Un second jubilé franco-allemand est donc possible et souhaitable. Il devrait, pour concilier pendant quarante-neuf ans de plus les ambitions des deux peuples dans une Europe politiquement rassemblée, s’organiser autour des trois perspectives suivantes :

1) une union politique européenne, dirigée par un pouvoir exécutif fédéral, aussi puissant sur l’économie que le sera la Banque centrale sur la monnaie, disposant d’un budget conséquent, par transfert d’une partie de la fiscalité nationale, sous contrôle d’un Parlement fort. Cette union embrasserait l’ensemble du continent Turquie et Russie comprises et lancerait un programme de grands travaux sur plusieurs décennies, créateurs d’emplois à l’Ouest et d’infrastructures à l’Est ;

2) l’Union devrait partager une conception commune du service public, organisant l’égalité d’accès de tous les Européens au logement, à la santé, aux transports, à l’éducation. Et organiser une propriété européenne des entreprises essentielles à la sécurité du continent ;

3) l’Union devrait enfin se doter d’une politique extérieure commune pour résister aux agressions compétitives des pays ne respectant ni les droits des enfants ni ceux de l’environnement. L’Union se doterait aussi d’une politique propre de défense et de sécurité. Nul n’est besoin pour cela d’institutions nouvelles : la Commission pourrait en être l’acteur.

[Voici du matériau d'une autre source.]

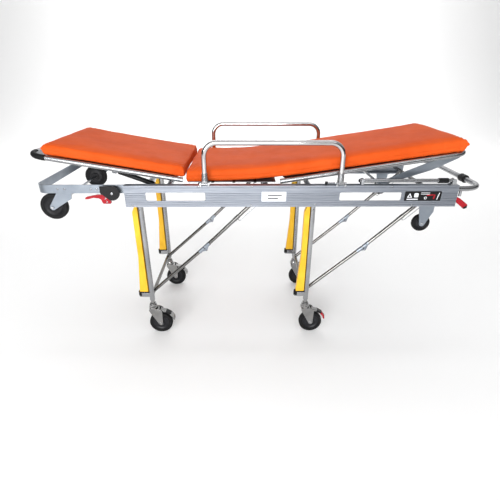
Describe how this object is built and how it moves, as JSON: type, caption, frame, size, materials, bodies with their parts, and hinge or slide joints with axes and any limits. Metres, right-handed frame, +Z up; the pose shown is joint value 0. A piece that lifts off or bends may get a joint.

Naturellement, il s’agira d’une perspective à très long terme, aussi utopiste que pouvait le paraître la monnaie unique en 1946. Mais il est urgent de regarder loin devant nous, de penser le monde tel qu’il sera dans un demi-siècle. C’est ainsi que pourrait s’organiser, une deuxième fois, le succès européen. Si cela échoue, il faudra en prendre acte. Et pour que les barbaries des temps anciens ne reviennent pas nous hanter, retrouver la force de penser la solitude de la France.